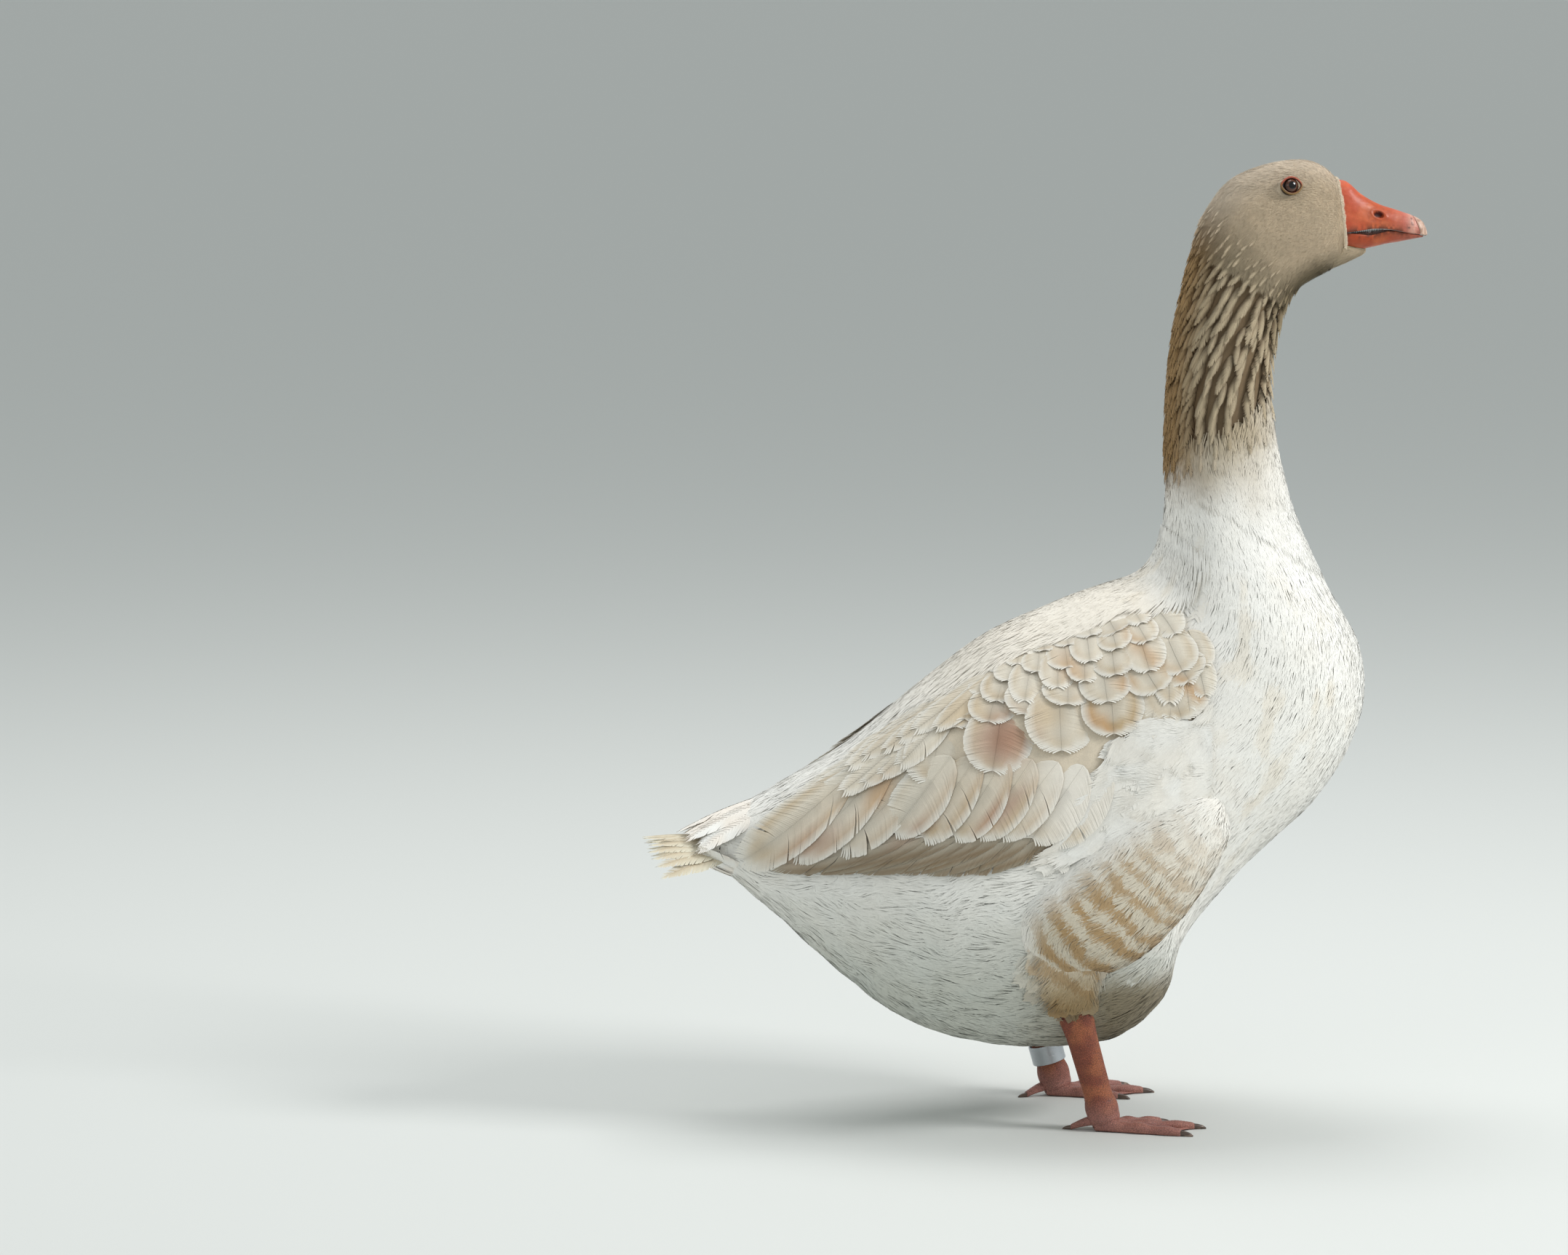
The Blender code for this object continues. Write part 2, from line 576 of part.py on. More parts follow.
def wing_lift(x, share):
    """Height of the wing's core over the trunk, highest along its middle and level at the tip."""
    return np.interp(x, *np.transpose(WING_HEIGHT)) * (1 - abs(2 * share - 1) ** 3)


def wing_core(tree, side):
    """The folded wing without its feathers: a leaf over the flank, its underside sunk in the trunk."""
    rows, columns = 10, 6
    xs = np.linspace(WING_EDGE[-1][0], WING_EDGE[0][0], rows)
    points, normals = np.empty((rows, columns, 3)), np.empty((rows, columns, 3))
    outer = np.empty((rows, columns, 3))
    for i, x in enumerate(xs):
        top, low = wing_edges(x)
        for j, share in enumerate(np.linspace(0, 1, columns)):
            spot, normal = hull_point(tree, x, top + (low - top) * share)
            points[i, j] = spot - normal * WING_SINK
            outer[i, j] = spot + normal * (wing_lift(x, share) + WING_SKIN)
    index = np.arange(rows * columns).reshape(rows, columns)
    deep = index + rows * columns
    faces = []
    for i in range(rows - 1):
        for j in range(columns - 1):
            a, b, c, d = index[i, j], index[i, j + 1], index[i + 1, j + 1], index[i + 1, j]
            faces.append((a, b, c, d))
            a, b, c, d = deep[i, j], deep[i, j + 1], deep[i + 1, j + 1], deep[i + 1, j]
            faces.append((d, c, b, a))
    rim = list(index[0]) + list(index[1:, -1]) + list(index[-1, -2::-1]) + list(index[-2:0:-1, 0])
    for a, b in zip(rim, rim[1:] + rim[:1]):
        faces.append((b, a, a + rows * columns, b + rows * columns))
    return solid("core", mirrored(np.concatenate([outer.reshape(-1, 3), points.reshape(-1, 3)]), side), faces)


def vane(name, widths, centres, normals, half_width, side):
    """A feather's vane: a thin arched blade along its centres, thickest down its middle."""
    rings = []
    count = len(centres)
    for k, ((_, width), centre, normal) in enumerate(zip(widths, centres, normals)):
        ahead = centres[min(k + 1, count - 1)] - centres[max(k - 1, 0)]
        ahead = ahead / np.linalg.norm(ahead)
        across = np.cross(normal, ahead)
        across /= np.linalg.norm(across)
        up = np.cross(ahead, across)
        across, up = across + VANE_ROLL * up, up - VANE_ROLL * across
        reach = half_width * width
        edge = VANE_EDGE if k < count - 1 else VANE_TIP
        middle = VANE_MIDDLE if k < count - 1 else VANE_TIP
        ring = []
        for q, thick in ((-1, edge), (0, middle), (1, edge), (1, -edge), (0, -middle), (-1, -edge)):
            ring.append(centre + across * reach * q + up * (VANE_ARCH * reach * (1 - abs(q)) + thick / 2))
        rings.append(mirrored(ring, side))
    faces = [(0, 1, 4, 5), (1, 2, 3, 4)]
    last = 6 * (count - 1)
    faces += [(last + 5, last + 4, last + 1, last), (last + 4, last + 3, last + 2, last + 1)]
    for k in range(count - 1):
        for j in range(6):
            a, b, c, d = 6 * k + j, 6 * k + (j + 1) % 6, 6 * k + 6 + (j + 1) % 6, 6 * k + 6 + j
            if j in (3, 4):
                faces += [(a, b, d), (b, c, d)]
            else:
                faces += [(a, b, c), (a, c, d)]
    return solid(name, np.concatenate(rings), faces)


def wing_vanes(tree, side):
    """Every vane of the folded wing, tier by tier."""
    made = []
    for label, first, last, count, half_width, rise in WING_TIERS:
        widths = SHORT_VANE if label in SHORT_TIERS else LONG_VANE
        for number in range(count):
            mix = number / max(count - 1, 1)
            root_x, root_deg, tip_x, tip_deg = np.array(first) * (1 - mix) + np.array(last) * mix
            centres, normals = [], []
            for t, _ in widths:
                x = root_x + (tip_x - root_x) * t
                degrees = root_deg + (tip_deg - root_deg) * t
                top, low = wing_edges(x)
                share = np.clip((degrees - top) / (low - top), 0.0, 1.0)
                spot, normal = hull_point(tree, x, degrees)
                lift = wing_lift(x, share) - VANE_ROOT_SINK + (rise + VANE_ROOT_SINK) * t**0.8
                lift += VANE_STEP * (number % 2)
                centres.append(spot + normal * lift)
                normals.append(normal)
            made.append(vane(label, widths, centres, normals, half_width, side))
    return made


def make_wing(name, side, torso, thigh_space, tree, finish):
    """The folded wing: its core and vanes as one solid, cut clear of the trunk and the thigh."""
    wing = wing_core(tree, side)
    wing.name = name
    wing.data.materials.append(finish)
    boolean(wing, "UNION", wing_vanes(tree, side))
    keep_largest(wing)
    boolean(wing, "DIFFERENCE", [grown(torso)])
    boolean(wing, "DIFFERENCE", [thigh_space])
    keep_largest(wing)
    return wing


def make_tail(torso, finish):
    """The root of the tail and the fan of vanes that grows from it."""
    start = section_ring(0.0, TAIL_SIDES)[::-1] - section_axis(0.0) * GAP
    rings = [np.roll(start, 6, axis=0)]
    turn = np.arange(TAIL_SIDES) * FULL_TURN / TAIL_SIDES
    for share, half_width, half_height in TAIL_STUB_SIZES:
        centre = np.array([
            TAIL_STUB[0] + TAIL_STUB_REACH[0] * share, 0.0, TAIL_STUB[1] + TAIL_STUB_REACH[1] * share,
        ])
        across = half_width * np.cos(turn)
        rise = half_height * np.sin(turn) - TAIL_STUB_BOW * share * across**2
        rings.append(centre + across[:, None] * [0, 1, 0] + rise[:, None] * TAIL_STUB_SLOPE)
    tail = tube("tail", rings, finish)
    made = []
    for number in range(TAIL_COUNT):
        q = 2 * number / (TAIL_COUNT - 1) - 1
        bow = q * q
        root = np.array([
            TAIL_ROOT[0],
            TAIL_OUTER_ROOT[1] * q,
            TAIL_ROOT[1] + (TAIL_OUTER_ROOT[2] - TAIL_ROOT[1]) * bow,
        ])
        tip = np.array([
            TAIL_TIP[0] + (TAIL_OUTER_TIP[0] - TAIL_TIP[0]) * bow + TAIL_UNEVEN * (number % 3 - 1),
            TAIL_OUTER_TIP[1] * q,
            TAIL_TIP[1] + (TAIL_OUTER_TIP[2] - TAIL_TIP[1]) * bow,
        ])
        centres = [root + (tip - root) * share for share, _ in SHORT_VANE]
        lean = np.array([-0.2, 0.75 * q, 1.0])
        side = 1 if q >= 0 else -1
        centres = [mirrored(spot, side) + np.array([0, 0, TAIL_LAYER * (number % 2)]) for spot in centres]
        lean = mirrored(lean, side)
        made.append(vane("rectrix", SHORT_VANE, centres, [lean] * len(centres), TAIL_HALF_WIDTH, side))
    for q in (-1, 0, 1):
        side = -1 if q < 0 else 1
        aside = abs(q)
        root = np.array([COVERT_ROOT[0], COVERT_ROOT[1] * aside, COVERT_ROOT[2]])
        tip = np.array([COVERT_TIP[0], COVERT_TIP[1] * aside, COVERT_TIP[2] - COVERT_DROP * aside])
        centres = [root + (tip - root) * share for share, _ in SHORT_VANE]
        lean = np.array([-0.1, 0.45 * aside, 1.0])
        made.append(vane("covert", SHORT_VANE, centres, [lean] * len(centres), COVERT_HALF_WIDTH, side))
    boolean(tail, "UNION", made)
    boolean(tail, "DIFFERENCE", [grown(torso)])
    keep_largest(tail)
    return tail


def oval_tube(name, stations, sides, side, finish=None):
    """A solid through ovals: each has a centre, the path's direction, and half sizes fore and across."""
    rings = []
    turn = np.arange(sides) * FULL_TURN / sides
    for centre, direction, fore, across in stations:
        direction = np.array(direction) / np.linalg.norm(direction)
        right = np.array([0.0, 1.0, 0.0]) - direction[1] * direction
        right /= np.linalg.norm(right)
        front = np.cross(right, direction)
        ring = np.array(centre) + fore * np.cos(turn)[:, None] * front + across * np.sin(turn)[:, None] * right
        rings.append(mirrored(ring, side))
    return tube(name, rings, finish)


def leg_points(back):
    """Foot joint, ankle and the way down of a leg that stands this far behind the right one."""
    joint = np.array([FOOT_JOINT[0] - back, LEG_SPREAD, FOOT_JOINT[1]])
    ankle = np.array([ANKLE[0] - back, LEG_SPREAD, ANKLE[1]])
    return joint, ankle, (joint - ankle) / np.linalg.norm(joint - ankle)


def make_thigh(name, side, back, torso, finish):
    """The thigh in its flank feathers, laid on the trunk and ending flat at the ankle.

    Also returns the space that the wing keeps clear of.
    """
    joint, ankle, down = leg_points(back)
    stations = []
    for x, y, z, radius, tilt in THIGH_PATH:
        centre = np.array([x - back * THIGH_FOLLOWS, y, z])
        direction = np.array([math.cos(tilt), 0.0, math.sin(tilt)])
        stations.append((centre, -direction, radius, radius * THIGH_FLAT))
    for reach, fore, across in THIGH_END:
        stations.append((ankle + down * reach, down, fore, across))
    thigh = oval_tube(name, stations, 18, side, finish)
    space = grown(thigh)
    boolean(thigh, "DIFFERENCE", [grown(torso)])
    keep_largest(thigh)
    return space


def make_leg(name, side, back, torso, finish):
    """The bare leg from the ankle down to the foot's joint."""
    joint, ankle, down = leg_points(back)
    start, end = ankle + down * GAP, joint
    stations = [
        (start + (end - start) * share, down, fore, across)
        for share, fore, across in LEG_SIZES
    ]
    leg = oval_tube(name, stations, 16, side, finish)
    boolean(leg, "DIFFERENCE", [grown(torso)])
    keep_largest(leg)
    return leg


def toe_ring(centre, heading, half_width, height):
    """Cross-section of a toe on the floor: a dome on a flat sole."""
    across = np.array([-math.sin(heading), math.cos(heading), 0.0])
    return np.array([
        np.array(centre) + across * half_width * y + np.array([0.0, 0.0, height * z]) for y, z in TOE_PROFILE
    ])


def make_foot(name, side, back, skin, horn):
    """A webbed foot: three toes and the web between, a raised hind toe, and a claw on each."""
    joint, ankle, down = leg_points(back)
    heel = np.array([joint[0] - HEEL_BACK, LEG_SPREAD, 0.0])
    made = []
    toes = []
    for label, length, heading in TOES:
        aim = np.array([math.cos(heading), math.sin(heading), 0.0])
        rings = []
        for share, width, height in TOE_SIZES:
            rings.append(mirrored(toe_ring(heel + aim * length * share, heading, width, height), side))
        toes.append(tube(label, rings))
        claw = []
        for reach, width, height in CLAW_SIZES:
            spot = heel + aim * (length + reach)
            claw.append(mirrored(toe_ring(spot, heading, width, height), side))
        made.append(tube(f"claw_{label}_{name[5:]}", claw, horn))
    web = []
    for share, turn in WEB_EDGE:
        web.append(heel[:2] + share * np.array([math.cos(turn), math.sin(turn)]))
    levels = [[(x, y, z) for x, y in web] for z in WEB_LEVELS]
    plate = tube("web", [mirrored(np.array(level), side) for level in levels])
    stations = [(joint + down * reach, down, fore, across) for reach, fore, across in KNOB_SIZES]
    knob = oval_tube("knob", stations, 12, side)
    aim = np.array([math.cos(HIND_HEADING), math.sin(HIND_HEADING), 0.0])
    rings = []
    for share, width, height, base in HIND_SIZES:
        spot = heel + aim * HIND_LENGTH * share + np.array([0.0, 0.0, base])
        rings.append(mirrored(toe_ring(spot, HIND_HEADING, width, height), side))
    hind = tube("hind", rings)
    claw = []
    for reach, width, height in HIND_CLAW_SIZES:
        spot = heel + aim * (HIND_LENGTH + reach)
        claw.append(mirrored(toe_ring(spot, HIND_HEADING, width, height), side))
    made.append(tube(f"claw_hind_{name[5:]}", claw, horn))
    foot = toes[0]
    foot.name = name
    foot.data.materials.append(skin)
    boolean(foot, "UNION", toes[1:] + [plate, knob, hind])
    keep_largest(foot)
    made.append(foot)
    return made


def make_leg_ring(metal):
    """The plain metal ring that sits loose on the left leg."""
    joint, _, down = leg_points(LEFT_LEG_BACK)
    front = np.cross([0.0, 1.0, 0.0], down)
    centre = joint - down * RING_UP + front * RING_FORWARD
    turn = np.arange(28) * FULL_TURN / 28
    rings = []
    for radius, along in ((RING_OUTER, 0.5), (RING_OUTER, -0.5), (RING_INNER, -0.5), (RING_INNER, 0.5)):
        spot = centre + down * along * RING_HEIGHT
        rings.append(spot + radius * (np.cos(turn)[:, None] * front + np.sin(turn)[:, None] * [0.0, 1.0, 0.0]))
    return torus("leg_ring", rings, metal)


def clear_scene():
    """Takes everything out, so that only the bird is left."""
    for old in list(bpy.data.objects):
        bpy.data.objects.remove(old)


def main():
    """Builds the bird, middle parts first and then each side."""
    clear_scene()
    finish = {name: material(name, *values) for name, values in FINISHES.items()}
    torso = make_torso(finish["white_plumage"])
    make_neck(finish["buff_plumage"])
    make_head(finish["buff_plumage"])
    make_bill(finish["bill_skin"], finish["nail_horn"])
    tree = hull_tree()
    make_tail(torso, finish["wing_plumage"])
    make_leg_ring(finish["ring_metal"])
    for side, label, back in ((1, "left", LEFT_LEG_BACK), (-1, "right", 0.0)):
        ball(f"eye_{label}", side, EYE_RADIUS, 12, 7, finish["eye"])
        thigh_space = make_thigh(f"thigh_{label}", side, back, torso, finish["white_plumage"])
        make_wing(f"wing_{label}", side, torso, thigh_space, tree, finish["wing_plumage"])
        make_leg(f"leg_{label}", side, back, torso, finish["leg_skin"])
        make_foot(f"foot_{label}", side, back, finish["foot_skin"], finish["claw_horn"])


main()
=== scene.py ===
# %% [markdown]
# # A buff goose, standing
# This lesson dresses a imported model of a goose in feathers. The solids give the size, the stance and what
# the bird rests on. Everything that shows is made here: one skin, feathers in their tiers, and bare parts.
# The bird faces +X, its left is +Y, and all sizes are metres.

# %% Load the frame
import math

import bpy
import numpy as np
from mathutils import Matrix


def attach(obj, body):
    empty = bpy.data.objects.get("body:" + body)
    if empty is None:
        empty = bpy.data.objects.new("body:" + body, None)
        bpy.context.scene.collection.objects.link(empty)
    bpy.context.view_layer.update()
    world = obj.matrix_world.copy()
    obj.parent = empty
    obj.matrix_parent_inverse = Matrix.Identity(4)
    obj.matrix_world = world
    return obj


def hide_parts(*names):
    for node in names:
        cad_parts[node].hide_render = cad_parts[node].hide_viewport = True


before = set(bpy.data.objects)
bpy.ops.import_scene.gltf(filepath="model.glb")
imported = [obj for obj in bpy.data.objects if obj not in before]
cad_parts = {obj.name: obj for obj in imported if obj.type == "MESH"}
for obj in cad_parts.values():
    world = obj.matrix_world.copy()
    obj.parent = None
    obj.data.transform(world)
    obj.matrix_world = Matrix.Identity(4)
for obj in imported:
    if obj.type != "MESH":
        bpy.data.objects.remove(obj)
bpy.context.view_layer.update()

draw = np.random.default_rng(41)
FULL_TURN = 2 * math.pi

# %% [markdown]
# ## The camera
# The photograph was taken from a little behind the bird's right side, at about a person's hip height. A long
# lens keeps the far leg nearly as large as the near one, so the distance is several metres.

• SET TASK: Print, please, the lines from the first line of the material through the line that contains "return np.interp(x, *np.transpose(WING_HEIGHT))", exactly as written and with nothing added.

• THE SOLUTION:
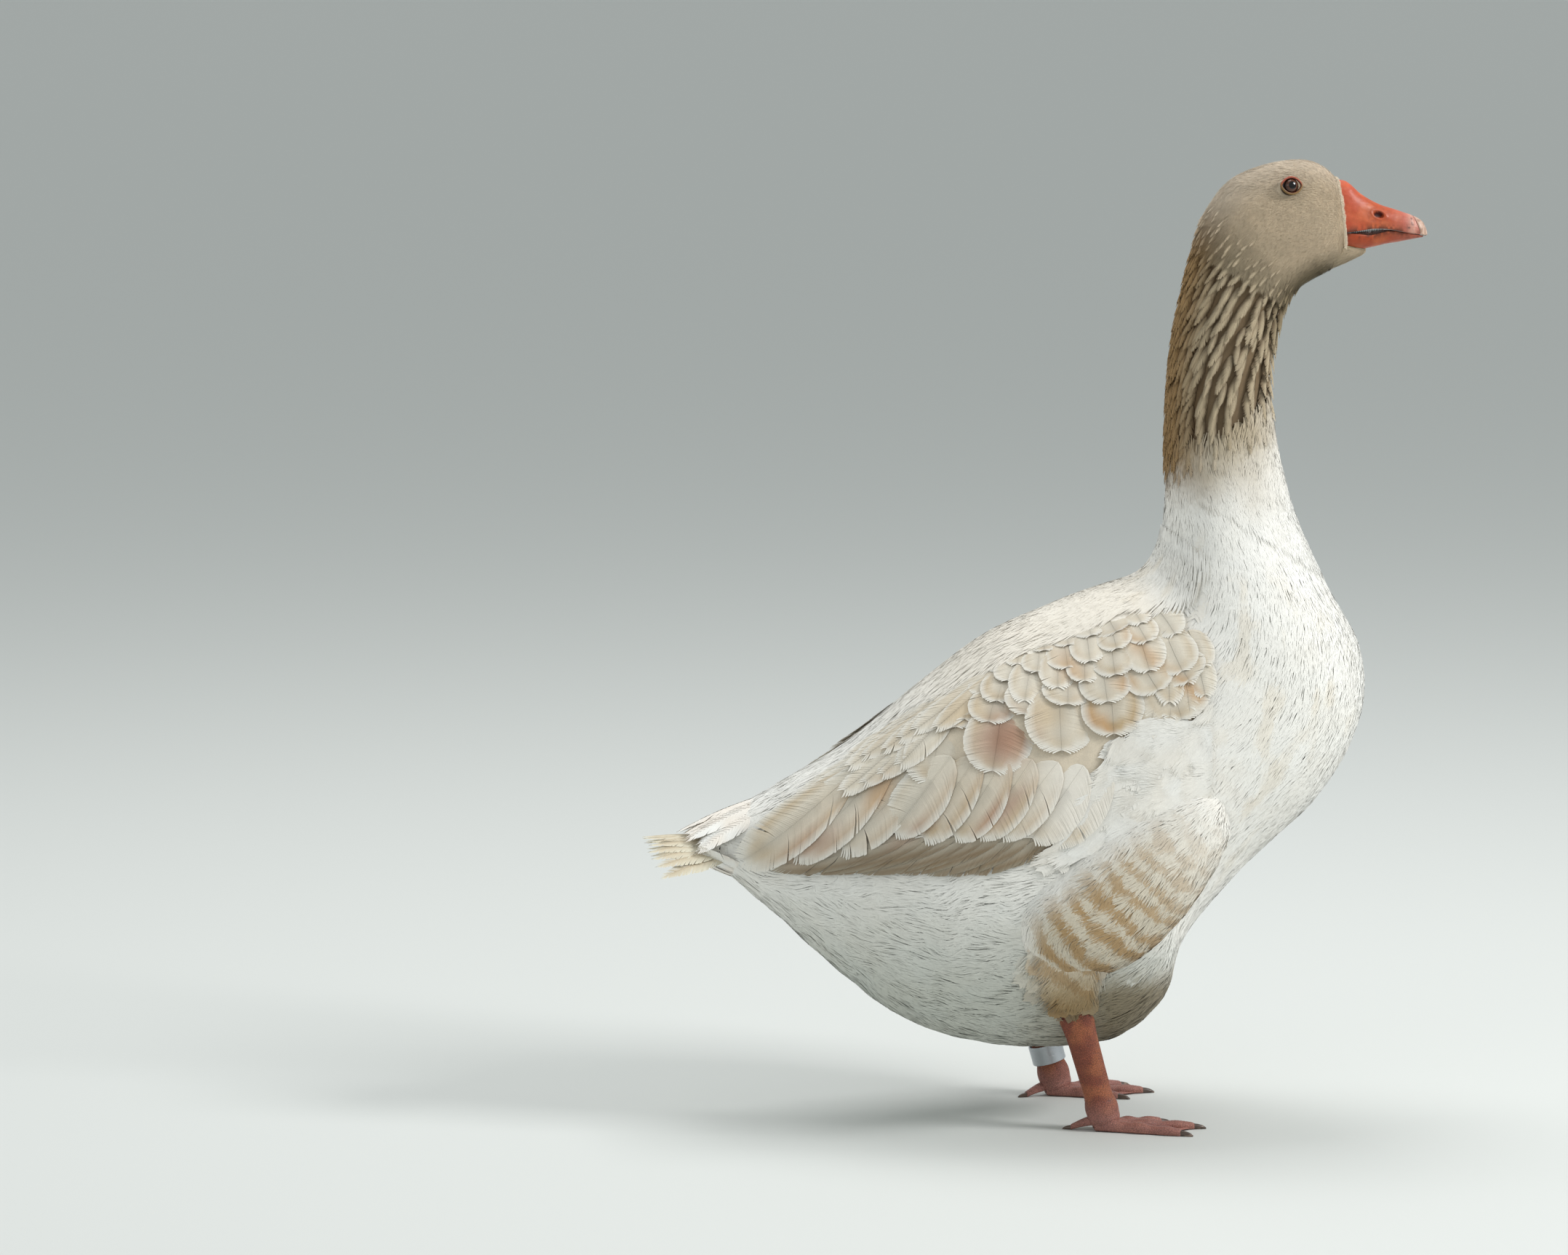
The Blender code for this object continues. Write part 2, from line 576 of part.py on. More parts follow.
def wing_lift(x, share):
    """Height of the wing's core over the trunk, highest along its middle and level at the tip."""
    return np.interp(x, *np.transpose(WING_HEIGHT)) * (1 - abs(2 * share - 1) ** 3)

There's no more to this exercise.